Good point. At one time I was collecting my Beethoven Ninth's (have about 32 now) and I remember having about 17 of them on an MP3 player--and nothing else--and listening to them all the time, over and over. I never took the Ninth off my player, but did go down to just one, and then it was not so exciting anymore. However, then I started exploring other Beethoven symphonies and got really into the Eroica for a while. After that the Ninth became very wonderful again. So I guess one can burn out on a piece, but if it is good enough, you can take a breather and come back to it and will still love it. Anyway, it worked for me.


----------



## Woodduck (Mar 17, 2014)

hpowders said:


> FJ Haydn's Symphony #94, "Surprise".
> 
> I have 4 performances of it. Never get tired of Haydn's creative genius.


I'm thinking of starting a thread entitled "How many times did you have to listen to Haydn's Surprise Symphony before you were no longer surprised, and how much time had to elapse before it surprised you again, and was any of this a surprise to you?"

What do you think?


----------



## hpowders (Dec 23, 2013)

Woodduck said:


> I'm thinking of starting a thread entitled "How many times did you have to listen to Haydn's Surprise Symphony before you were no longer surprised, and how much time had to elapse before it surprised you again, and was any of this a surprise to you?"
> 
> What do you think?


Well, the conductor I find most in tune with Haydn's many musical jokes is George Szell.

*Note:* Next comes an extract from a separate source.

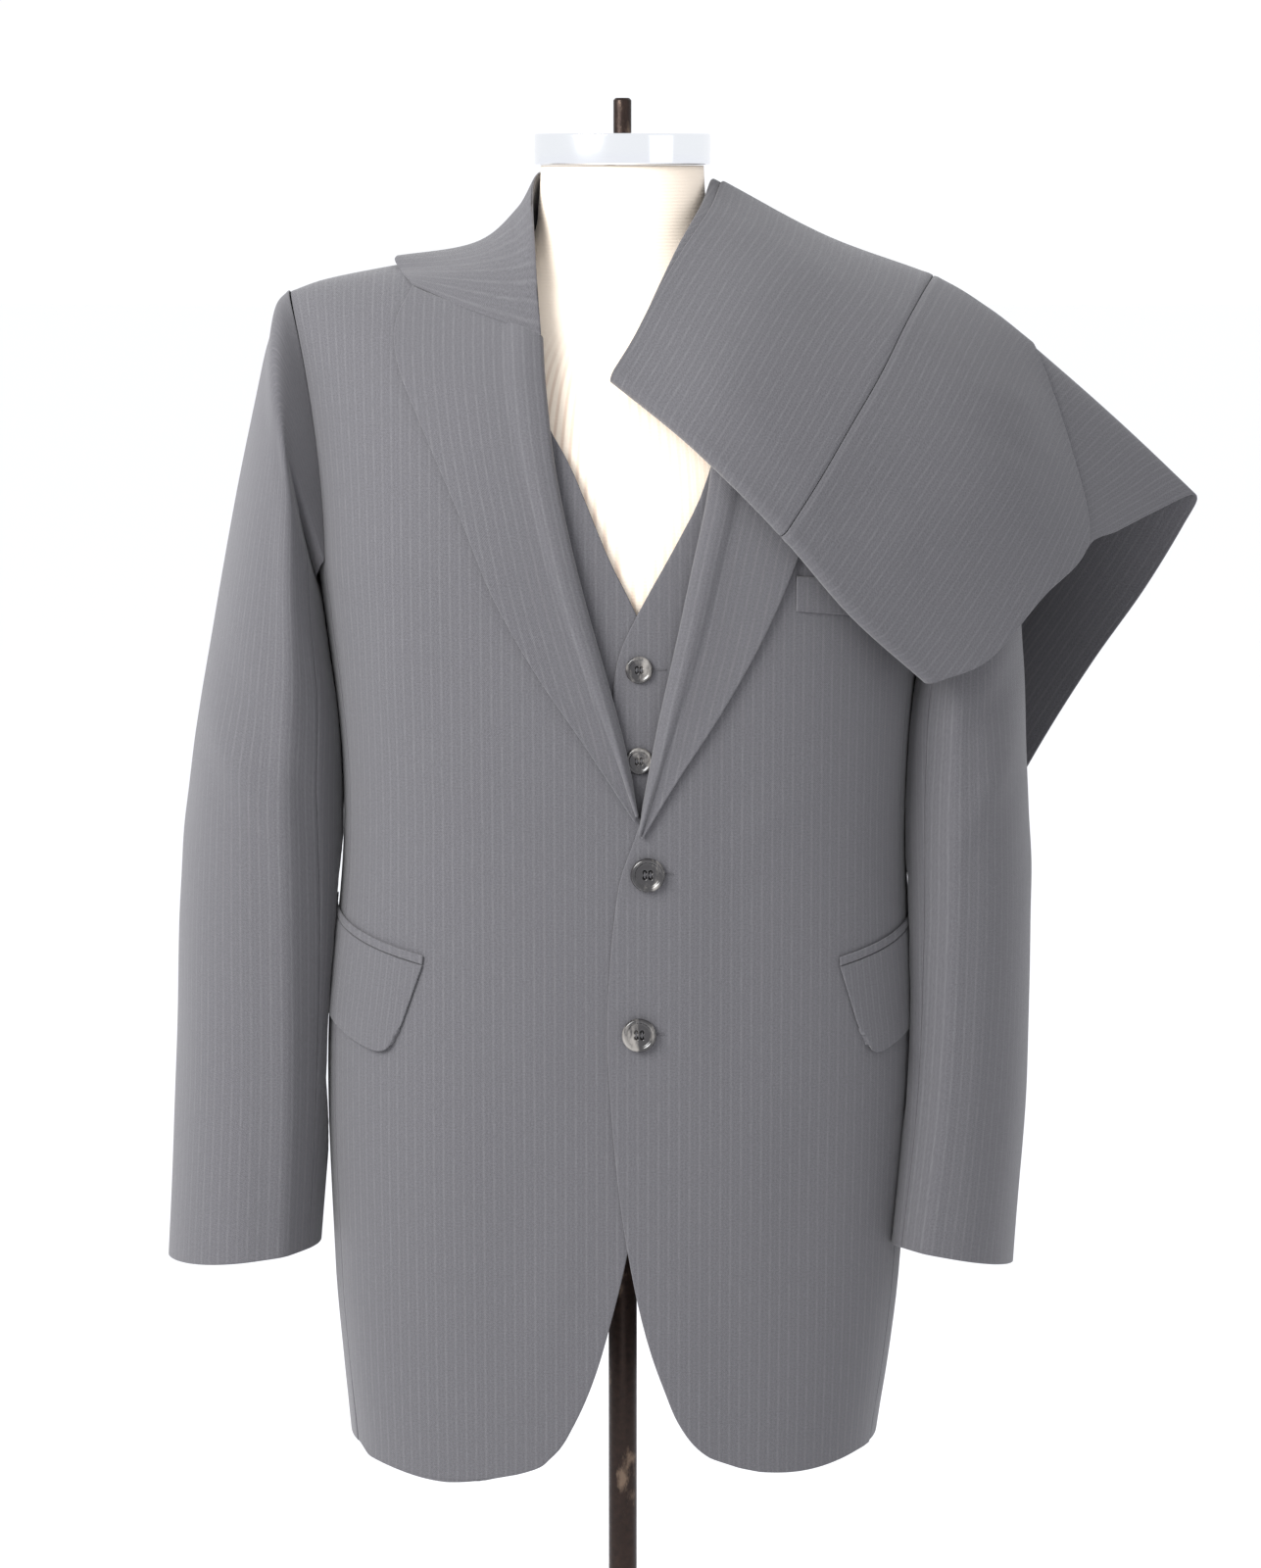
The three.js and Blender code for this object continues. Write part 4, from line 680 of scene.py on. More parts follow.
# %% Lapels
LAPEL = {
    RIGHT: dict(
        fold_x=[10, -1, -13, -26, -37, -46, -51, -53, -54],
        fold_z=[1131, 1178, 1222, 1268, 1313, 1358, 1398, 1420, 1440],
        edge_x=[8, -26, -54, -82, -104, -126, -144, -147, -137],
        edge_z=[1127, 1180, 1222, 1272, 1326, 1376, 1418, 1445, 1467.5],
    ),
    LEFT: dict(
        fold_x=[11, 18, 27, 38, 48, 58, 63, 66, 67],
        fold_z=[1119, 1152, 1196, 1245, 1293, 1341, 1385, 1415, 1434],
        edge_x=[13, 36, 66, 92, 113, 130, 144, 148, 141],
        edge_z=[1116, 1155, 1202, 1250, 1300, 1350, 1397, 1436, 1464],
    ),
}
LAPEL_ROLL = dict(high=2.2, share=0.25, radius=2.6, turn=115)
LAPEL_EDGE_LIFT = 1.2
LAPEL_WAVE = dict(high=0.5, along=9, across=3)
LAPEL_LENGTH, LAPEL_WIDE = 360, 90
ROLL_STEPS, ROLL_FROM = 7, 6


def lapel_grid(side, flat_u, v):
    """Points and normals of the lapel on the chest, u from the fold to the edge, v upwards."""
    rows = LAPEL[side]
    share = weights(9, v * 8)
    fold = np.stack([share @ rows["fold_x"], share @ rows["fold_z"]], -1)
    edge = np.stack([share @ rows["edge_x"], share @ rows["edge_z"]], -1)
    place = fold[None] + (edge - fold)[None] * flat_u[:, None, None]
    return front_at(place[..., 0], place[..., 1]), fold, edge


lapel_v = crowded(110, LAPEL_LENGTH)
lapel_u = crowded(40, LAPEL_WIDE) ** 1.15
for side, word in ((LEFT, "left"), (RIGHT, "right")):
    (points, normal), fold, edge = lapel_grid(side, lapel_u, lapel_v)
    u = lapel_u[:, None]
    roll = LAPEL_ROLL["high"] * np.sin(math.pi * np.minimum(1, u / LAPEL_ROLL["share"]))
    base = overlap_lift(points[..., 0]) if side == LEFT else 0.0
    height = CLOTH + 2 * LIFT + base + roll + LAPEL_EDGE_LIFT * u**3
    wave = np.sin(LAPEL_WAVE["along"] * lapel_v + LAPEL_WAVE["across"] * u)
    soft = LAPEL_WAVE["high"] * wave * np.sin(math.pi * u) * ease(0, 0.3, lapel_v)
    flat = points + normal * (height + soft + body_relief(points, -1) - CLOTH / 2)[..., None]
    turn = np.radians(LAPEL_ROLL["turn"]) * np.linspace(1, 0, ROLL_STEPS, endpoint=False)[:, None]
    inward = flat[0] - flat[ROLL_FROM]
    inward /= np.linalg.norm(inward, axis=-1, keepdims=True)
    narrow = ease(0, 0.06, lapel_v)[None, :, None]
    radius = LAPEL_ROLL["radius"] * narrow
    over = inward * np.sin(turn)[..., None] - normal[0] * (1 - np.cos(turn))[..., None]
    grid = np.concatenate([flat[0] + over * radius, flat])
    wide = np.linalg.norm(edge - fold, axis=-1)[None, :]
    across = np.concatenate([-turn * LAPEL_ROLL["radius"] + 0 * wide, u * wide])
    stripes = (across, lapel_v[None, :] * LAPEL_LENGTH)
    cloth(f"lapel_{word}", grid, side, stripes, lift=CLOTH / 2, rests=[f"jacket_front_{word}"])

# %% [markdown]
# ## Collar
# The collar stands up round the neck and falls over outside. Nine stations, one from each
# notch round to the other, give the section: foot, fold, neck, fall and outer edge. A
# smooth surface through them makes the whole collar in one piece.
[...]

Not only does he play up the surprise, but listen also in symphony #93, the second movement toward the end, the terrific bassoon joke-only Szell has the bassoonist play as vulgarly as possible.
I believe Haydn would have been happy!

So disappointed Szell didn't get to record # 101 and 103.


----------



## senza sordino (Oct 20, 2013)

Bach Brandenburg Concerti
Beethoven Symphonies, generally all of them, but especially #3
Dvorak Cello Concerto
Falla Nights in the Garden of Spain
Mahler #5
Mendelssohn Violin Concerto
Prokofiev Symphony #1, and Romeo and Juliet
Sibelius #5
Shostakovich Symphony #5
Stravinsky Petrushka 
Tchaikovsky Serenade for Strings
Villa Lobos Bachianas Brasileras #5 for soprano and celli

_I looked through my collection briefly to find these. I never tire of these and return frequently. But I am also mindful that they don't over stay their welcome_.


----------



## Woodduck (Mar 17, 2014)

hpowders said:


> Well, the conductor I find most in tune with Haydn's many musical jokes is George Szell.
> 
> Not only does he play up the surprise, but listen also in symphony #93, the second movement toward the end, the terrific bassoon joke-only Szell has the bassoonist play as vulgarly as possible.
> I believe Haydn would have been happy!
> ...


I wasn't even aware of that bassoon fart, but I've just put the piece on and, sure enough, there it is, played as if no one else were aware of it either. Cummerbunds too tight, no doubt. I'll keep an ear out for the Szell, whose Haydn I admire.


----------



## HaydnBearstheClock (Jul 6, 2013)

hpowders said:


> Well, the conductor I find most in tune with Haydn's many musical jokes is George Szell.
> 
> Not only does he play up the surprise, but listen also in symphony #93, the second movement toward the end, the terrific bassoon joke-only Szell has the bassoonist play as vulgarly as possible.
> I believe Haydn would have been happy!
> ...


Yes, I agree, Haydn would have approved greatly .


----------



## HaydnBearstheClock (Jul 6, 2013)

hpowders said:


> FJ Haydn's Symphony #94, "Surprise".
> 
> I have 4 performances of it. Never get tired of Haydn's creative genius.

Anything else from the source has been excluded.